Water obtained and carrying 5 L each, Janna and I walked back out to the AZT and joined the dirt doubletrack. Maybe 40 minutes later, a bikepacker came up behind us on the AZT 750 race! He was French, exhausted, and literally almost falling off his bike from not sleeping for days. I couldn’t believe he was still going but I cheered him on despite almost falling asleep while riding. With that, the AZT left the doubletrack into the singletrack that cut across a plain of Arizona sage and plunged into the southern boundary of the Kaibab National Forest.
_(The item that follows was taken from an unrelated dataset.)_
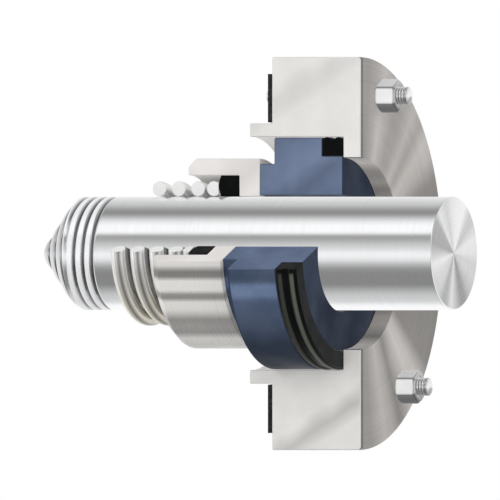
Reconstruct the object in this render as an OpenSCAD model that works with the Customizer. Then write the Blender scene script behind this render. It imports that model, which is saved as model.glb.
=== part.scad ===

I was very excited to be in this area as this suggested the shear nearness of the Grand Canyon.
As afternoon drifted towards early evening, we walked several more miles repeatedly passing and being passed by Detour. We passed through ponderosa-juniper-pinion forests that rose with the slight elevation gains on the land. Finally, we walked across a large sagebrush field and saw the old historic sign for Moqui Stage Station along this ancient stagecoach route. With that, a brisk wind had picked up in early evening and a thunderhead of clouds was building in the east. We decided to camp in the forest nearby and found an excellent spot with wind protection and not too many branches should a storm hit us tonight. Detour decided to push ahead to meet a friend at the Grand Canyon tomorrow and we bid her goodbye. Bilbo came upon us in early evening and we invited him to camp with us. We all sat around eating dinner with another thru-hiker named Tyson showed up, someone Bilbo knew. We invited Tyson to eat with us. He was an awesome guy who lived in Alaska part of the year and down in Arizona doing vanlife for the moment. He pushed ahead after dinner, making plans to hit the Grand Canyon tomorrow as well. Fed and satiated, Bilbo, Janna, and I climbed into our shelters and passed out under the glory of stars and darkness.